The girl sighed, then told them her story. When she and Bill Dowd became engaged, they had to find ways to provide a home for themselves and Jane’s mother. Jane’s salary as a nutritionist was small, and so were Bill’s earnings as a salesman. So he took a risky job which paid well. Bill had done deep sea diving for sport and—thinking himself strong and well—went to work diving to mine underwater bauxite. He did heavy labor for long hours in the cold water, off the coast of Brazil, and worked several long, rainy, sea voyages on a freighter between the United States and Brazil. As a result Bill contracted tuberculosis.

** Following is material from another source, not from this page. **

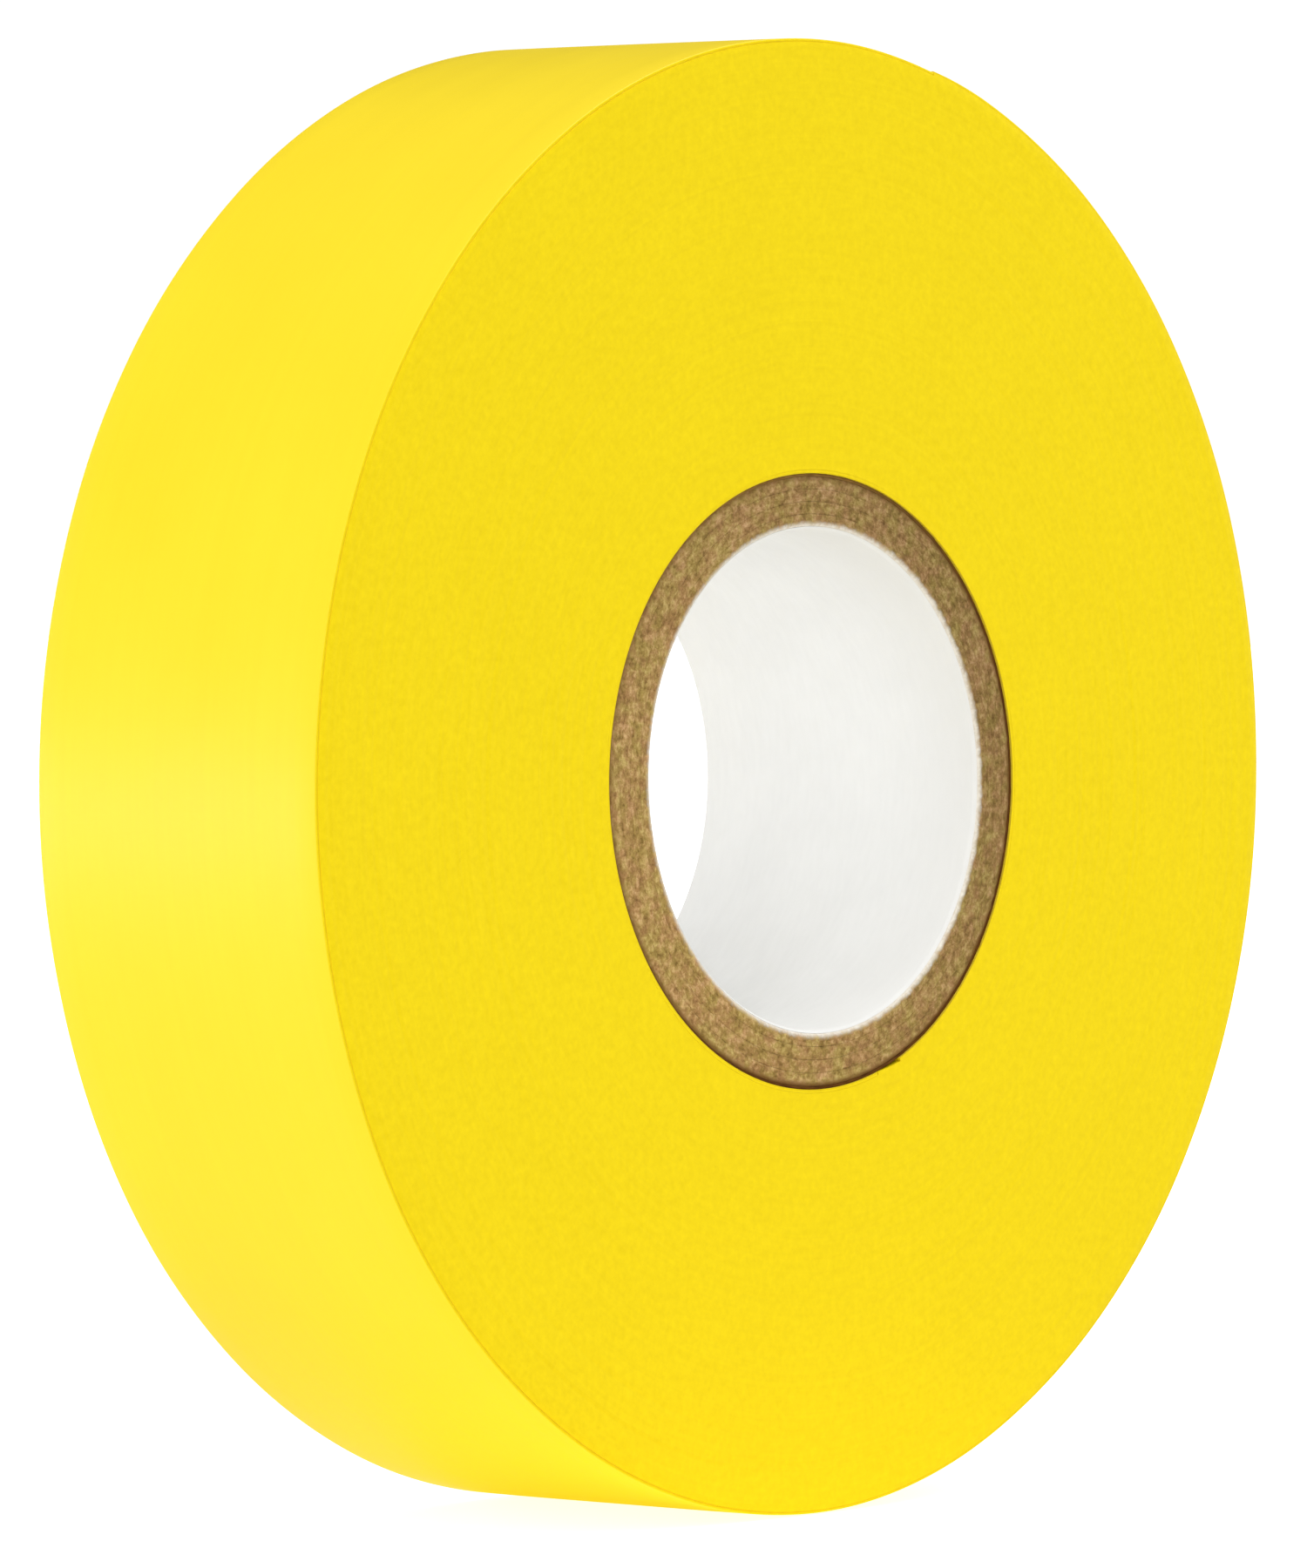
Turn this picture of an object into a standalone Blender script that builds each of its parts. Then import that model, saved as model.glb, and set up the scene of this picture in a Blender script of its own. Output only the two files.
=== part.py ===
"""Roll of electrical tape: a paper core, the strip wound on it, and a free tail that peels.

The roll stands on its rim. Its axis is world Y, its front face looks along -Y and +Z is up.
The origin is the centre of the bore, halfway through the roll's width.

Everything is modelled in the frame of the empty roll_axis, in which the roll's axis is Z,
+Z points out of the front face, X points right and Y points up. Angles are counted in
degrees from X towards Y, which is the way the strip winds from its start to its tip.
"""

import math

import bmesh
import bpy

MM = 0.001

# Driving dimensions, in millimetres unless a name says otherwise.
TAPE_WIDTH = 19.0
FILM_THICKNESS = 0.14
ADHESIVE_THICKNESS = 0.04
LAYER_GAP = 0.005
TURN_COUNT = 116

BORE_RADIUS = 13.4
CORE_WALL = 2.9
CORE_WIDTH = 18.6
LINER_THICKNESS = 0.15
WRAP_THICKNESS = 0.15
KRAFT_PLY_COUNT = 4
GLUE_LINE = 0.01

# Where the strip starts, where its free tail leaves the roll, and where it ends, in degrees.
START_ANGLE = -65.0
TAIL_ROOT_ANGLE = 15.0
TAIL_TIP_ANGLE = 75.0
TAIL_SEGMENT_COUNT = 6
END_SLIT = 0.05

# Facets round the roll. One of them is centred at the bottom, so the roll rests on a flat.
FACET_COUNT = 108
RAMP_FACETS = 2

FACET_ANGLE = 360.0 / FACET_COUNT
LAYER_PITCH = FILM_THICKNESS + ADHESIVE_THICKNESS + 2 * LAYER_GAP
CORE_RADIUS = BORE_RADIUS + CORE_WALL
OUTER_RADIUS = CORE_RADIUS + TURN_COUNT * LAYER_PITCH
RAMP_FOOT_ANGLE = START_ANGLE - RAMP_FACETS * FACET_ANGLE
TAIL_SEGMENT_ANGLE = (TAIL_TIP_ANGLE - TAIL_ROOT_ANGLE) / TAIL_SEGMENT_COUNT

SHARP_EDGE = math.radians(30)


def clear_scene():
    for obj in list(bpy.data.objects):
        bpy.data.objects.remove(obj, do_unlink=True)


def make_material(name, color, roughness):
    material = bpy.data.materials.new(name)
    material.use_nodes = True
    shader = material.node_tree.nodes["Principled BSDF"]
    shader.inputs["Base Color"].default_value = (*color, 1.0)
    shader.inputs["Roughness"].default_value = roughness
    shader.inputs["Metallic"].default_value = 0.0
    return material


def make_empty(name, parent, location=(0.0, 0.0, 0.0)):
    empty = bpy.data.objects.new(name, None)
    empty.empty_display_size = 5 * MM
    empty.parent = parent
    empty.location = location
    bpy.context.scene.collection.objects.link(empty)
    return empty


def link_solid(name, bm, material, parent):
    """Finish a bmesh as an object: outward faces, smooth round sides and sharp edges."""
    bmesh.ops.recalc_face_normals(bm, faces=bm.faces)
    mesh = bpy.data.meshes.new(name)
    bm.to_mesh(mesh)
    bm.free()
    mesh.shade_smooth()
    mesh.set_sharp_from_angle(angle=SHARP_EDGE)
    mesh.materials.append(material)
    obj = bpy.data.objects.new(name, mesh)
    obj.parent = parent
    bpy.context.scene.collection.objects.link(obj)
    return obj


def on_circle(radius, angle):
    """The point at a radius in millimetres and an angle in degrees, in metres."""
    turn = math.radians(angle)
    return (radius * MM * math.cos(turn), radius * MM * math.sin(turn), 0.0)


# The paper core


def turned_ring(name, inner, outer, width, material, parent):
    """Spin a rectangular profile once round the axis."""
    bm = bmesh.new()
    half = width * MM / 2
    corners = []
    for radius, z in ((inner, half), (outer, half), (outer, -half), (inner, -half)):
        x, y, _ = on_circle(radius, START_ANGLE)
        corners.append(bm.verts.new((x, y, z)))
    edges = [bm.edges.new((corners[i - 1], corners[i])) for i in range(4)]
    bmesh.ops.spin(
        bm,
        geom=corners + edges,
        axis=(0, 0, 1),
        cent=(0, 0, 0),
        angle=math.tau,
        steps=FACET_COUNT,
        use_merge=True,
    )
    return link_solid(name, bm, material, parent)


def make_core(parent, materials):
    """The plies of the core, from the white lining of the bore to the thin outer wrap."""
    glue_lines = KRAFT_PLY_COUNT + 1
    kraft_wall = CORE_WALL - LINER_THICKNESS - WRAP_THICKNESS - glue_lines * GLUE_LINE
    plies = [("core_liner", LINER_THICKNESS, materials["liner"])]
    for number in range(1, KRAFT_PLY_COUNT + 1):
        ply = (f"core_kraft_ply_{number}", kraft_wall / KRAFT_PLY_COUNT, materials["kraft"])
        plies.append(ply)
    plies.append(("core_outer_wrap", WRAP_THICKNESS, materials["wrap"]))
    inner = BORE_RADIUS
    for name, thickness, material in plies:
        turned_ring(name, inner, inner + thickness, CORE_WIDTH, material, parent)
        inner += thickness + GLUE_LINE


# The wound strip


def facet_angles(start, end):
    """The facet corners from start to end, with the two ends themselves."""
    first = math.ceil((start - START_ANGLE) / FACET_ANGLE + 1e-6)
    last = math.floor((end - START_ANGLE) / FACET_ANGLE - 1e-6)
    between = [START_ANGLE + n * FACET_ANGLE for n in range(first, last + 1)]
    return [start, *between, end]


def wound_solid(name, angles, inner, outer, material, parent, pivot=(0.0, 0.0, 0.0)):
    """Build one solid of the winding: a flat section with one cell per facet, then extruded.

    inner and outer give the radius at an angle, for the cell whose middle angle is given too,
    so the section can step from one layer to the next between two cells. A section that goes
    all the way round closes by itself. pivot is where the object's origin lies.
    """
    cells = []
    radii_on_ray = {}
    for pair in zip(angles, angles[1:]):
        middle = sum(pair) / 2
        cell = []
        for angle in pair:
            ray = round(angle % 360, 6)
            low, high = round(inner(angle, middle), 6), round(outer(angle, middle), 6)
            radii_on_ray.setdefault(ray, set()).update((low, high))
            cell.append((ray, low, high))
        cells.append(cell)
    bm = bmesh.new()
    corners = {}
    for ray, radii in radii_on_ray.items():
        for radius in radii:
            x, y, _ = on_circle(radius, ray)
            place = (x - pivot[0], y - pivot[1], -TAPE_WIDTH * MM / 2)
            corners[ray, radius] = bm.verts.new(place)
    section = []
    for cell in cells:
        outline = []
        for (ray, low, high), inward in zip(cell, (False, True)):
            on_edge = [radius for radius in radii_on_ray[ray] if low <= radius <= high]
            outline += [corners[ray, radius] for radius in sorted(on_edge, reverse=inward)]
        section.append(bm.faces.new(outline))
    extruded = bmesh.ops.extrude_face_region(bm, geom=section)["geom"]
    moved = [item for item in extruded if isinstance(item, bmesh.types.BMVert)]
    bmesh.ops.translate(bm, verts=moved, vec=(0.0, 0.0, TAPE_WIDTH * MM))
    return link_solid(name, bm, material, parent)


def last_turn_radius(angle):
    """The outer face of the last turn, which climbs evenly by one layer to the tip."""
    return OUTER_RADIUS - LAYER_PITCH * (TAIL_TIP_ANGLE - angle) / 360


def film_and_adhesive(name, start, end, face, materials, parent, pivot=(0.0, 0.0, 0.0)):
    """The two layers of one stretch of strip. face gives the radius of its outer face."""
    angles = facet_angles(start, end)
    adhesive_top = FILM_THICKNESS + LAYER_GAP
    layers = (
        ("film", 0.0, FILM_THICKNESS),
        ("adhesive", adhesive_top, adhesive_top + ADHESIVE_THICKNESS),
    )
    for layer, top, bottom in layers:
        wound_solid(
            f"{name}_{layer}",
            angles,
            lambda angle, middle: face(angle) - bottom,
            lambda angle, middle: face(angle) - top,
            materials[layer],
            parent,
            pivot,
        )


def slit_angle(radius):
    """The angle that half of an end slit takes up at a radius."""
    return math.degrees(END_SLIT / 2 / radius)


def make_start_turn(parent, materials):
    """The first turn, stuck to the core, up to where the strip climbs over its own start."""
    end = RAMP_FOOT_ANGLE + 360 - 2 * slit_angle(CORE_RADIUS)
    face_radius = CORE_RADIUS + LAYER_PITCH
    film_and_adhesive("start_turn", START_ANGLE, end, lambda angle: face_radius, materials, parent)


def make_wound_turns(parent, materials):
    """All the turns between the first and the last, as one body.

    On its inner side the strip lies on the first turn, except where it leaves the core at the
    ramp's foot and climbs over the start. On its outer side it steps up under the tip.
    """
    on_first_turn = CORE_RADIUS + LAYER_PITCH + LAYER_GAP
    on_core = CORE_RADIUS + LAYER_GAP

    def inner(angle, middle):
        if not RAMP_FOOT_ANGLE < middle < START_ANGLE:
            return on_first_turn
        climbed = (angle - RAMP_FOOT_ANGLE) / (START_ANGLE - RAMP_FOOT_ANGLE)
        return on_core + climbed * (on_first_turn - on_core)

    def outer(angle, middle):
        return last_turn_radius(angle) - LAYER_PITCH

    angles = facet_angles(TAIL_TIP_ANGLE - 360, TAIL_TIP_ANGLE)
    wound_solid("wound_turns", angles, inner, outer, materials["wound"], parent)


def make_outer_turn(parent, materials):
    """The last turn, from where it leaves the step under the tip to the root of the tail."""
    start = TAIL_TIP_ANGLE - 360 + 2 * slit_angle(OUTER_RADIUS)
    end = TAIL_ROOT_ANGLE - slit_angle(OUTER_RADIUS)
    film_and_adhesive("outer_turn", start, end, last_turn_radius, materials, parent)


def make_tail(parent, materials):
    """The free tail: short stretches of strip, each hinged to the one before at its film."""
    slit = slit_angle(OUTER_RADIUS)
    last_hinge, last_place = parent, (0.0, 0.0, 0.0)
    for number in range(1, TAIL_SEGMENT_COUNT + 1):
        start = TAIL_ROOT_ANGLE + (number - 1) * TAIL_SEGMENT_ANGLE
        end = start + TAIL_SEGMENT_ANGLE
        place = on_circle(last_turn_radius(start), start)
        step = tuple(here - before for here, before in zip(place, last_place))
        hinge = make_empty(f"tail_hinge_{number}", last_hinge, step)
        name = f"tail_{number}"
        film_and_adhesive(name, start + slit, end - slit, last_turn_radius, materials, hinge, place)
        last_hinge, last_place = hinge, place


def main():
    clear_scene()
    materials = {
        "liner": make_material("white_liner_paper", (0.84, 0.84, 0.80), 0.85),
        "kraft": make_material("kraft_board", (0.36, 0.23, 0.085), 0.9),
        "wrap": make_material("dark_kraft_wrap", (0.22, 0.12, 0.035), 0.9),
        "wound": make_material("wound_vinyl", (0.92, 0.68, 0.015), 0.5),
        "film": make_material("vinyl_film", (0.98, 0.74, 0.025), 0.4),
        "adhesive": make_material("rubber_adhesive", (0.78, 0.60, 0.06), 0.25),
    }
    roll_axis = make_empty("roll_axis", None)
    roll_axis.rotation_euler = (math.radians(90), 0.0, 0.0)
    make_core(roll_axis, materials)
    make_start_turn(roll_axis, materials)
    make_wound_turns(roll_axis, materials)
    make_outer_turn(roll_axis, materials)
    make_tail(roll_axis, materials)


main()
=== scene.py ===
"""The looks of the roll of electrical tape, built round its CAD model.

The roll's axis is Y and its front face looks along -Y. Angles are counted in degrees about that
axis, from +X towards +Z, which is the way the strip winds. "Wound" angles go on growing from
turn to turn: 0 is the strip's start on the core, and the strip's tip is 115 turns and more on.
Lengths are in millimetres until a mesh is made, because everything here is small.
"""

import math

import bpy
import numpy as np
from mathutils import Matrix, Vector, noise


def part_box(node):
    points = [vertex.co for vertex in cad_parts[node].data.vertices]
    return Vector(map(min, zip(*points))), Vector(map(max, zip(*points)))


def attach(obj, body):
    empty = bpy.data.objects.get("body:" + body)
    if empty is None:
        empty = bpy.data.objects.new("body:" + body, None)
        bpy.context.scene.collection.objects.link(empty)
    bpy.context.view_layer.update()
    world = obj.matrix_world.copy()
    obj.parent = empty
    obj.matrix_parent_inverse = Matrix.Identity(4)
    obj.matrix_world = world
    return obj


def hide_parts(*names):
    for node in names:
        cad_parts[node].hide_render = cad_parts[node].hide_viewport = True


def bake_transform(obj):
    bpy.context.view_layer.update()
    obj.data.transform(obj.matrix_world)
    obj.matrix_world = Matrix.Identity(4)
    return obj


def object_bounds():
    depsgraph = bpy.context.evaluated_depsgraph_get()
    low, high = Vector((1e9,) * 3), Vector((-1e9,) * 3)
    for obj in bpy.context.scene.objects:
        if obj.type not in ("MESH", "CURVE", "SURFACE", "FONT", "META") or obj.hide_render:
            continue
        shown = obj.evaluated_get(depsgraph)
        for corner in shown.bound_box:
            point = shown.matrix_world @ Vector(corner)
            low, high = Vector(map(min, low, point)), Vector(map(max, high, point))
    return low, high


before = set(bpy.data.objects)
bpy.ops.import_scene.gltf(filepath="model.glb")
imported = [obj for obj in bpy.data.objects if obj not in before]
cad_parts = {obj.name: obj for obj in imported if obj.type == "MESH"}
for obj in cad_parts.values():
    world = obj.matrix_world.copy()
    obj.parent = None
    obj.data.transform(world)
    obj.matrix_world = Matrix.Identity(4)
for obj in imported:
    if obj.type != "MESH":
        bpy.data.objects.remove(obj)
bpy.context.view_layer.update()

MM = 0.001

# The strip's layout, as the CAD model has it.
TURN_COUNT = 116
LAYER_PITCH = 0.19
FILM_THICKNESS = 0.14
ADHESIVE_THICKNESS = 0.04
START_ANGLE = -65.0
ROOT_ANGLE = 15.0
TIP_ANGLE = 75.0
HINGE_STEP = 10.0
TAIL_SEGMENTS = 6
ROOT_BEND = 1.5
CLIMB = 20.0 / 3
KRAFT_PLY_COUNT = 4

# The gaps between layers and at the ends of stretches of strip, the latter in degrees.
LAYER_GAP = 0.005
ADHESIVE_DEPTH = FILM_THICKNESS + LAYER_GAP
START_SLIT = 0.2
TIP_SLIT = 0.05

# How the meshes are divided: steps of wound angle in degrees, and parts round a turn of the
# strip, over its width, over the wall under the last turn, and round the core.
STEP = 5.0 / 3
TURN_STEPS = 216
ACROSS = 12
WALL_PARTS = 4
RING_PARTS = 288

# The strip's two layers: name, material slot, how deep each starts below the strip's outer face,
# its thickness, and the share of it by which the outer turn's corners are rounded. A crisp corner
# is rounded by a smaller share.
LAYERS = (
    ("film", "vinyl_film", 0.0, FILM_THICKNESS, 0.5),
    ("adhesive", "adhesive", ADHESIVE_DEPTH, ADHESIVE_THICKNESS, 0.1),
)
CRISP = 0.06

# Small irregularities of a real roll.
SWELL = 0.20
FLARE = 0.04
LOBES = 6
LOBE_HEIGHT = 0.03
LOBE_ANGLE = -85.0
DRIFT = 0.012
GROOVE_DEPTH = 0.006
RUBBED_BAND = 0.9
RUBBED_DEPTH = 0.16
TIP_TAPER = 7.0
TIP_THICKNESS = 0.45

# The core is a little out of round: a mean, a shift towards an angle, an oval and its angle.
CORE_ROUNDNESS = (-0.04, 0.27, -80.0, 0.26, -14.0)
BORE_ROUNDNESS = (-0.25, 0.37, -28.0, 0.22, -30.0)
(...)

For over two years, he had been in hospitals; the money he earned had gone to pay for his hospital bills.
“I feel responsible for the tuberculosis,” Jane said. “He won’t be able to work for a very long time to come. If ever.” She added, “Bill has no family, no one but me to look out for him.”
From the way she spoke, Cherry could see that Jane and Bill were very much in love, still wanted to marry—and they had already had a long wait.
Jane sighed. “My mother feels bad, too, about our situation. She wants to help Bill and me all she can—by keeping house while I work, and doing whatever nursing Bill may need.”